Thank you to NetGalley and Jennifer Lyle for a free ecopy in exchange for my honest review.
One day, at Shur’s school, giant butterflies begin congregating. Soon, she and her friends realize the creatures are carnivorous and infectious. The whole world goes into lockdown, finally knowing in survival mode what it’s like to live in Shur’s daily anxiety, yet it’s up to Shur to keep those she loves most alive.
The premise of Swarm is simultaneously unnervingly exhilarating and darkly cozy, a familiar apocalypse with an interesting and enticing spin. Shur is such a powerful, well-rounded character who has the most heart-warming, strong relationships with equally unique and loveable people. (I am particularly fond of her bond with her twin brother.) And the apocalypse’s trademark gruesome scenes do the gore, rot, and disease so well.
While undeniably suspenseful and eerie, the pace is rather easygoing with higher danger scenes posted at intervals, most of which connect somehow to future points but do not necessarily throw the plot forward. At moments, this pattern could get somewhat slow. The finale is definitely one of the higher-octane scenes, fun to read, but again feels like an individual occurrence, a final yet separate adventure before an environmentally induced resolution, rather than the culmination of the rest of the pages driven by the characters actions.

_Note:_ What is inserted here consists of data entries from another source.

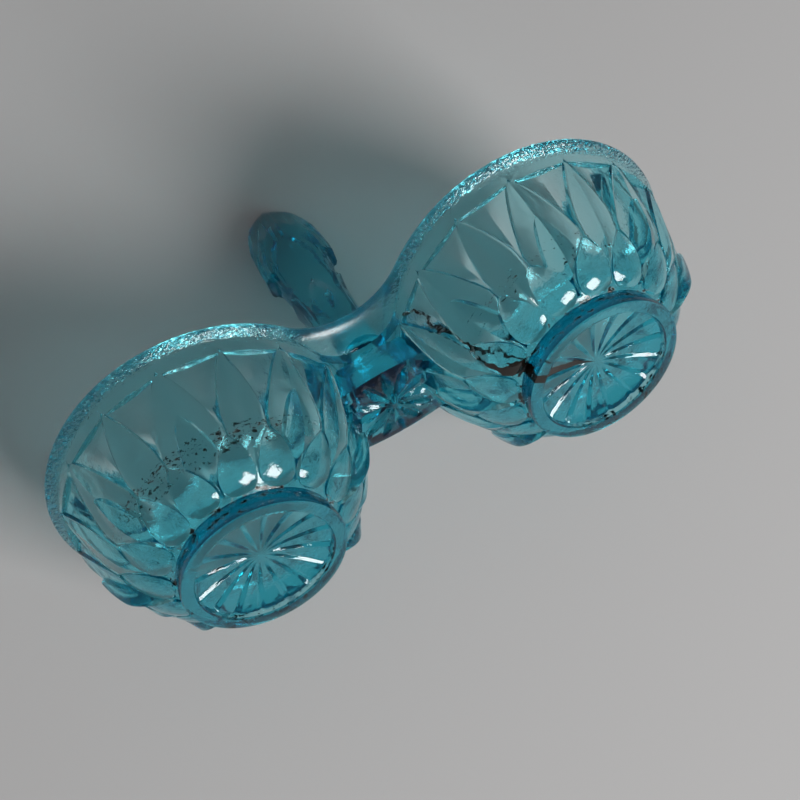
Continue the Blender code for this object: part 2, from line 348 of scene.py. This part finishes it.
def sweep_outline(half_width, radius, height):
    """The plate's outline at one height: two arcs that meet both rims smoothly."""
    arc = (bowl_x ** 2 + half_width ** 2 - radius ** 2) / (2 * (radius - half_width))
    middle = half_width + arc
    reach = math.atan2(bowl_x, middle)
    points = []
    for step in range(ARC_STEPS + 1):
        turn = mix(-reach, reach, step / ARC_STEPS)
        points.append(Vector((arc * math.sin(turn), arc * math.cos(turn) - middle, height)))
    into = math.atan2(middle, bowl_x) - math.radians(2.0)
    for step in range(HIDDEN_STEPS + 1):
        turn = mix(-into, into, step / HIDDEN_STEPS)
        inside_radius = min(HIDDEN_RADIUS, radius - 0.0006)
        points.append(Vector((bowl_x - inside_radius * math.cos(turn),
                              inside_radius * math.sin(turn), height)))
    return points + [Vector((-p.x, -p.y, p.z)) for p in points]


plate_rings = [sweep_outline(half_width, radius, height) for half_width, radius, height in (
    (0.0084, 0.0301, 0.0256), (0.0085, 0.0302, 0.0268), (0.0086, 0.0303, 0.0279),
    (0.0106, 0.0305, 0.0281), (0.0126, 0.0307, 0.0284), (0.0142, 0.0310, 0.0287),
    (0.0151, 0.0314, 0.0291), (0.0156, 0.0317, 0.0295), (0.0159, 0.0319, 0.0299),
    (0.0158, 0.0319, 0.03035))]
# The mould's joint leaves a fine beaded line where the plate meets the plug below it.
for index, point in enumerate(plate_rings[2]):
    point.z -= 0.00014 * (index % 2)
plate = rolled_sheet("bridge_glass", plate_rings)
close_ends(plate)

# ---------------------------------------------------------------------------
# Boss. The solid plug of glass under the bridge, between the two bowls. The
# mould leaves a small star of lens-shaped cuts on its flat end.
# ---------------------------------------------------------------------------

boss_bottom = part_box("star_boss")[0].z
BOSS_FACE_STEPS, BOSS_SIDE_STEPS = 36, 16
BOSS_RAYS, BOSS_STAR_ROWS = 12, 18
STAR_REACH, STAR_DEPTH = 0.0092, 0.0010
BOSS_DOME = 0.0010
SHOULDER_HALF, FACE_SWELL = 0.0079, 0.0009


def wall_radius(height):
    """The pressed wall's plain radius at a height."""
    for (r0, z0), (r1, z1) in zip(wall, wall[1:]):
        if z0 <= height <= z1:
            return mix(r0, r1, (height - z0) / (z1 - z0))
    return wall[-1][0]


def boss_outline(half_width, height, swell):
    """The plug's outline: two nearly flat faces, and sides buried in the bowls' walls."""
    buried = wall_radius(height) - 0.0008
    corner = bowl_x - math.sqrt(buried ** 2 - half_width ** 2)
    points = []
    for step in range(BOSS_FACE_STEPS):
        x = mix(-corner, corner, step / BOSS_FACE_STEPS)
        points.append(Vector((x, -half_width - swell * (1.0 - (x / corner) ** 2), height)))
    turn = math.asin(half_width / buried)
    for step in range(BOSS_SIDE_STEPS):
        angle = mix(-turn, turn, step / BOSS_SIDE_STEPS)
        points.append(Vector((bowl_x - buried * math.cos(angle), buried * math.sin(angle), height)))
    return points + [Vector((-p.x, -p.y, p.z)) for p in points]


def star_cut(point):
    """Depth of the small star at a point of the plug's end, in metres."""
    reach = math.hypot(point.x, point.y) / STAR_REACH
    ray = math.tau / BOSS_RAYS
    angle = math.atan2(point.y, point.x)
    off = abs((angle + ray / 2) % ray - ray / 2) * reach
    if not 0.08 < reach < 0.97:
        return 0.0
    lens = 0.15 * math.sin(math.pi * ((reach - 0.08) / 0.89) ** 0.8) ** 0.8
    return STAR_DEPTH * max(0.0, 1.0 - off / lens) * min(1.0, lens / 0.10)


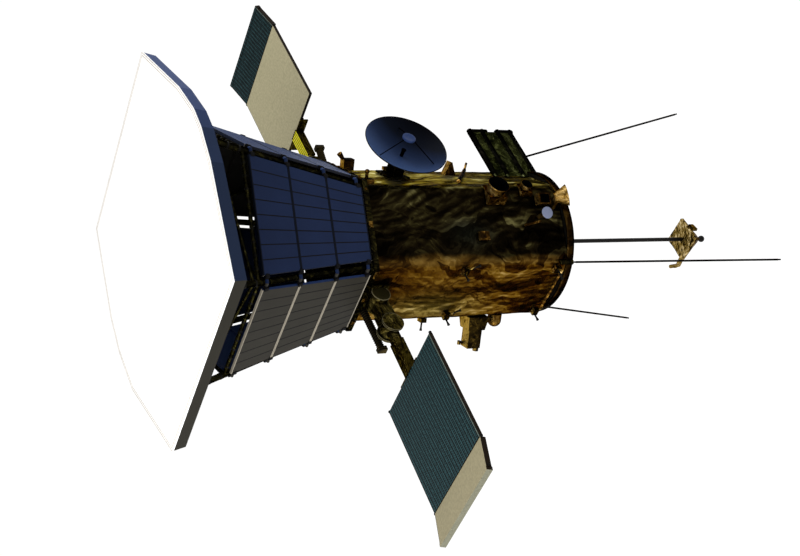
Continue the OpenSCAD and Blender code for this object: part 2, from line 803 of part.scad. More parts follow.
module boom_root() {
  color("#3a3830") difference() {
    union() {
      translate([0, 0, ring_h - 14]) cylinder(h = 14, r = 70);
      boom_frame() {
        for (s = [-1, 1]) translate([0, s * 30 - 5, 0]) {
          rotate([-90, 0, 0]) cylinder(h = 10, r = 22);
          translate([-22, 0, 0]) cube([44, 10, ring_h - boom_hinge_z - 8]);
        }
      }
    }
    boom_frame() translate([0, -50, 0]) rotate([-90, 0, 0]) cylinder(h = 100, r = 9 + pin_gap);
  }
}

module boom_tube() {
  color("#26231e") boom_frame() {
    translate([0, -19, 0]) rotate([-90, 0, 0]) cylinder(h = 38, r = 22);
    translate([0, -38, 0]) rotate([-90, 0, 0]) cylinder(h = 76, r = 9);
    translate([0, 0, -boom_l]) cylinder(h = boom_l, r = boom_r);
  }
}

// Sensor head: a square base plate, a pyramid that tapers away from the body to
// a knob on a neck, a small side plate, and an arm with a cross piece
module boom_head() {
  base_z = -boom_l;
  color("#8c7a48") boom_frame() rotate([0, 0, -boom_fold_azimuth]) translate([0, 0, base_z]) {
    translate([-head_w / 2, -head_w / 2, -18]) cube([head_w, head_w, 18]);
    hull() {
      translate([-head_w / 2, -head_w / 2, -18.5]) cube([head_w, head_w, 1]);
      translate([-24, -24, -head_h]) cube([48, 48, 1]);
    }
    translate([0, 0, -head_h - 42]) cylinder(h = 44, r = 16);
    translate([0, 0, -head_h - 52]) sphere(r = 27);
    rotate([0, 0, 100]) translate([head_w / 2 - 16, -34, -80]) cube([22, 68, 46]);
    bar([90, -100, -10], [150, -150, 46], 20);
    bar([150, -150, 46], [156, -156, 130], 15);
    bar([140, -176, 88], [176, -140, 88], 10);
  }
}

heat_shield_core();
heat_shield_coat();
truss_legs();
truss_rings();
truss_diagonals();
radiator(0);  // radiator_000
radiator(60);  // radiator_060
radiator(120);  // radiator_120
radiator(180);  // radiator_180
radiator(240);  // radiator_240
radiator(300);  // radiator_300
bus_body();
adapter_ring();
top_deck();
coolant_manifold();
shoulder_px();
shoulder_nx();
coolant_line_px();
coolant_line_nx();
flap_link_px();
flap_link_nx();
wing_arm_px();
wing_arm_nx();
wing_main_px();
wing_main_nx();
wing_tip_px();
wing_tip_nx();
dish_bracket();
dish_reflector();
dish_hub();
dish_feed();
star_tracker_upper();
star_tracker_lower();
ribbed_unit();
sensor_box();
horn_antenna();
disc_sensor();
hanging_instrument();
domed_instrument();
thrusters();
side_brackets();
rod_canisters();
rod_antennas();
boom_root();
boom_tube();
boom_head();
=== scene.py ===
import math

import bmesh
import bpy
import numpy as np
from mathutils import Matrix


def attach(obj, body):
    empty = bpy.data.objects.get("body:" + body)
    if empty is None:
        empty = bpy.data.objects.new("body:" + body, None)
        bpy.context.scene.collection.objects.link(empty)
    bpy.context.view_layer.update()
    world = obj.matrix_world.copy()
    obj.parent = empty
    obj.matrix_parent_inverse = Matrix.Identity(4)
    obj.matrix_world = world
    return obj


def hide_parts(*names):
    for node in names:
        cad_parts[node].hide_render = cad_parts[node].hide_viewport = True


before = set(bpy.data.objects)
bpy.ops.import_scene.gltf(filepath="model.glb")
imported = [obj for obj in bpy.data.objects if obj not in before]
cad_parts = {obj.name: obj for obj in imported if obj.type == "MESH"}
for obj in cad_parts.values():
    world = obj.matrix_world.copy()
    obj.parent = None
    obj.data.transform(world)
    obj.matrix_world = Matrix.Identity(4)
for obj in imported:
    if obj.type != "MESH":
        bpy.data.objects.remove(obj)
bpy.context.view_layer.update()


# Camera: the photograph is taken from in front of the shield's plane and above,
# turned on its side, so that the shield lies to the left and the boom to the right.
# Its place and turn were solved from the outline of the shield, wings and boom.
CAMERA_PLACE = (6.199, 6.190, 5.962)
CAMERA_RIGHT = (0.3524, 0.3270, -0.8769)
CAMERA_UP = (-0.7155, 0.6981, -0.0273)
CAMERA_AHEAD = (-0.6032, -0.6370, -0.4799)
PHOTO_WIDTH = 800
FOCAL_PIXELS = 1376.84
SENSOR_MM = 36.0

camera_data = bpy.data.cameras.new("camera")
camera_data.sensor_width = SENSOR_MM
camera_data.lens = FOCAL_PIXELS / PHOTO_WIDTH * SENSOR_MM
camera = bpy.data.objects.new("camera", camera_data)
bpy.context.scene.collection.objects.link(camera)
turn = np.eye(4)
turn[:3, 0] = CAMERA_RIGHT
turn[:3, 1] = CAMERA_UP
turn[:3, 2] = np.negative(CAMERA_AHEAD)
turn[:3, 3] = CAMERA_PLACE
camera.matrix_world = turn.T.tolist()
bpy.context.scene.camera = camera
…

Because of this—depending on the perspective and preference—it could be seen as mildly anticlimactic. (But again, absolutely exciting.)
I was not a great fan of some of the crass or suggestive adult humor sprinkled throughout, but thankfully it was sparse.
Nonetheless, it is truly a fun experience, a comforting—and at moments chilling—dive into an apocalyptic disaster with struggles and relationships that truly have my heart.